Hamilton-Jacobi formulation for reach-avoid differential games

TL;DR

This paper introduces a Hamilton-Jacobi framework for solving complex reach-avoid differential games with nonlinear dynamics, ensuring continuous value functions and Hamiltonians, and demonstrates its effectiveness in aircraft collision avoidance scenarios.

Contribution

It develops a general, numerically stable approach for reach-avoid problems in nonlinear dynamic games, extending beyond linear system limitations.

Findings

Applicable to nonlinear systems with continuous Hamiltonians

Successfully applied to aircraft collision avoidance with wind disturbances

Handles target window constraints effectively

Abstract

A new framework for formulating reachability problems with competing inputs, nonlinear dynamics and state constraints as optimal control problems is developed.
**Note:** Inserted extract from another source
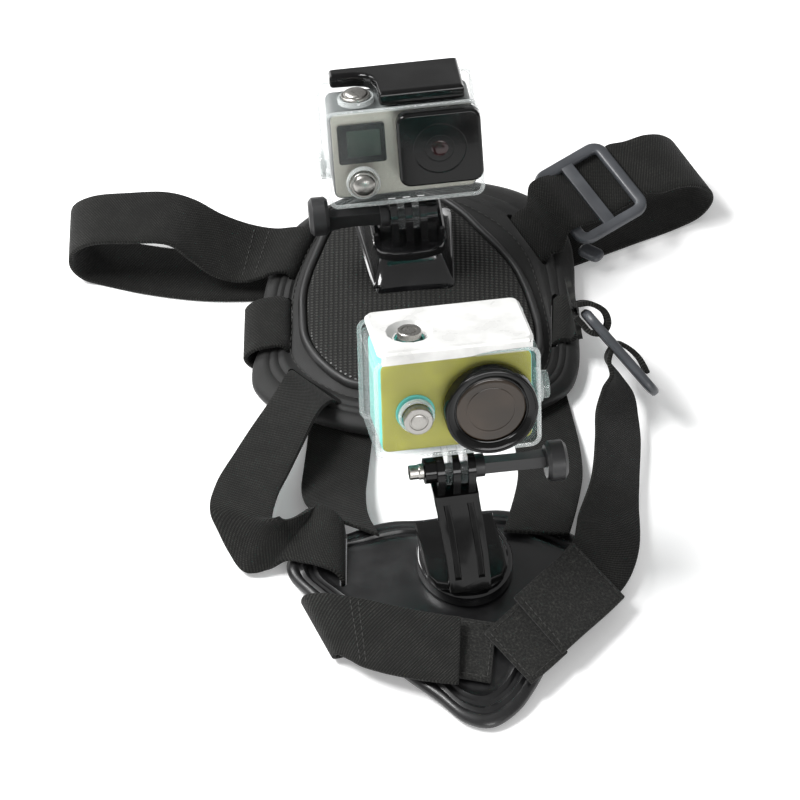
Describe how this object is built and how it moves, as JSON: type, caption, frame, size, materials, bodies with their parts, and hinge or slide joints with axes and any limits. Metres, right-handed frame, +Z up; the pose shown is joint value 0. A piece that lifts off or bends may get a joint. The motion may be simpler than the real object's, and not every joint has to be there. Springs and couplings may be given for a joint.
{
  "type": "pet camera harness",
  "caption": "Pet harness with a padded back panel and a chest shield, elastic webbing straps, and two mounts that carry boxed action cameras in clear housings.",
  "frame": {"origin": "on the floor under the middle of the harness as it lies spread out", "axes": "+Z up, +Y from the chest pad towards the back pad, +X to the right as seen from the chest pad"},
  "size_m": [0.2702, 0.3138, 0.1185],
  "materials": {
    "webbing": "elastic twill webbing",
    "loop_cloth": "napped hook-and-loop cloth",
    "pad": "moulded foam with a smooth rim",
    "mesh": "knotted spacer mesh",
    "trim": "raised piping",
    "gloss_pad": "glossy moulded rubber",
    "gloss_black": "polished moulding",
    "matt_black": "fine-grained moulding",
    "satin_grey": "satin moulding",
    "clear_shell": "clear polycarbonate",
    "silver_body": "silver paint",
    "screen": "display under a clear cover",
    "lens_window": "black lens surround under a clear cover",
    "steel": "turned steel",
    "white_lid": "white moulding",
    "olive_body": "olive moulding",
    "lens_glass": "tinted lens cover"
  },
  "bodies": {
    "harness": {"back_pad": "pad", "back_mesh": "mesh", "back_trim": "trim", "back_ramp": "gloss_black", "back_buckle": "gloss_black", "pad_tab": "satin_grey", "chest_pad": "gloss_pad", "chest_base": "gloss_black", "chest_arm": "gloss_black", "chest_nut": "steel", "slider_rear": "satin_grey", "slider_side": "satin_grey", "strap_rear_left": "webbing", "strap_rear_right": "webbing", "strap_mid_left": "webbing", "strap_mid_right": "webbing", "strap_lower_left": "webbing", "strap_neck_left": "webbing", "strap_neck_right": "webbing", "strap_hanging": "webbing", "band_left": "webbing", "band_right": "loop_cloth", "tab_left": "loop_cloth", "tab_right": "loop_cloth"},
    "rear_camera": {"rear_housing": "clear_shell", "rear_door": "clear_shell", "rear_latch": "gloss_black", "rear_body": "silver_body", "rear_screen": "screen", "rear_window": "lens_window"},
    "chest_camera": {"chest_housing": "clear_shell", "chest_door": "clear_shell", "chest_lid": "white_lid", "chest_body": "olive_body", "chest_bezel": "matt_black", "chest_glass": "lens_glass"},
    "rear_screw": {"back_screw": "matt_black"},
    "chest_screw": {"chest_screw": "matt_black"},
    "rear_top_button": {"rear_top_button": "steel"},
    "rear_front_button": {"rear_front_button": "steel"},
    "rear_side_button": {"rear_side_button": "clear_shell"},
    "chest_top_button": {"chest_top_button": "steel"},
    "chest_front_button": {"chest_front_button": "steel"},
    "chest_side_button": {"chest_side_button": "clear_shell"}
  },
  "joints": [
    {"name": "rear_camera_tilt", "type": "hinge", "parent": "harness", "child": "rear_camera", "pos_m": [0.00618, 0.08453, 0.04606], "axis": [0.9931, 0.1114, 0.0366], "range_deg": [-25, 60]},
    {"name": "chest_camera_tilt", "type": "hinge", "parent": "harness", "child": "chest_camera", "pos_m": [0.02378, -0.07897, 0.06446], "axis": [0.9839, 0.177, -0.0244], "range_deg": [-40, 60]},
    {"name": "rear_screw_turn", "type": "hinge", "parent": "harness", "child": "rear_screw", "pos_m": [0.00618, 0.08453, 0.04606], "axis": [0.9931, 0.1114, 0.0366], "continuous": true},
    {"name": "chest_screw_turn", "type": "hinge", "parent": "harness", "child": "chest_screw", "pos_m": [0.02378, -0.07897, 0.06446], "axis": [0.9839, 0.177, -0.0244], "continuous": true},
    {"name": "rear_top_press", "type": "slide", "parent": "rear_camera", "child": "rear_top_button", "axis": [0.0667, -0.28, -0.9577], "range_m": [0, 0.0015], "stiffness_N_per_m": 1000},
    {"name": "rear_front_press", "type": "slide", "parent": "rear_camera", "child": "rear_front_button", "axis": [-0.0964, 0.9535, -0.2855], "range_m": [0, 0.0015], "stiffness_N_per_m": 1000},
    {"name": "rear_side_press", "type": "slide", "parent": "rear_camera", "child": "rear_side_button", "axis": [0.9931, 0.1114, 0.0366], "range_m": [0, 0.0015], "stiffness_N_per_m": 1000},
    {"name": "chest_top_press", "type": "slide", "parent": "chest_camera", "child": "chest_top_button", "axis": [0.0248, -0.2705, -0.9624], "range_m": [0, 0.0015], "stiffness_N_per_m": 1000},
    {"name": "chest_front_press", "type": "slide", "parent": "chest_camera", "child": "chest_front_button", "axis": [-0.177, 0.9463, -0.2705], "range_m": [0, 0.0015], "stiffness_N_per_m": 1000},
    {"name": "chest_side_press", "type": "slide", "parent": "chest_camera", "child": "chest_side_button", "axis": [-0.9839, -0.177, 0.0244], "range_m": [0, 0.0015], "stiffness_N_per_m": 1000}
  ]
}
Such reach-avoid problems arise in, among others, the study of safety problems in hybrid systems. Earlier approaches to reach-avoid computations are either restricted to linear systems, or face numerical difficulties due to possible discontinuities in the Hamiltonian of the optimal control problem. The main advantage of the approach proposed in this paper is that it can be applied to a general class of target hitting continuous dynamic games with nonlinear dynamics, and has very good properties in terms of its numerical solution, since the value function and the Hamiltonian of the system are both continuous. The performance of the proposed method is demonstrated by applying it to a two aircraft collision avoidance scenario under target window constraints and in the presence of wind disturbance. Target Windows are a novel concept in air traffic management, and represent spatial and temporal constraints, that the aircraft have to respect to meet their schedule.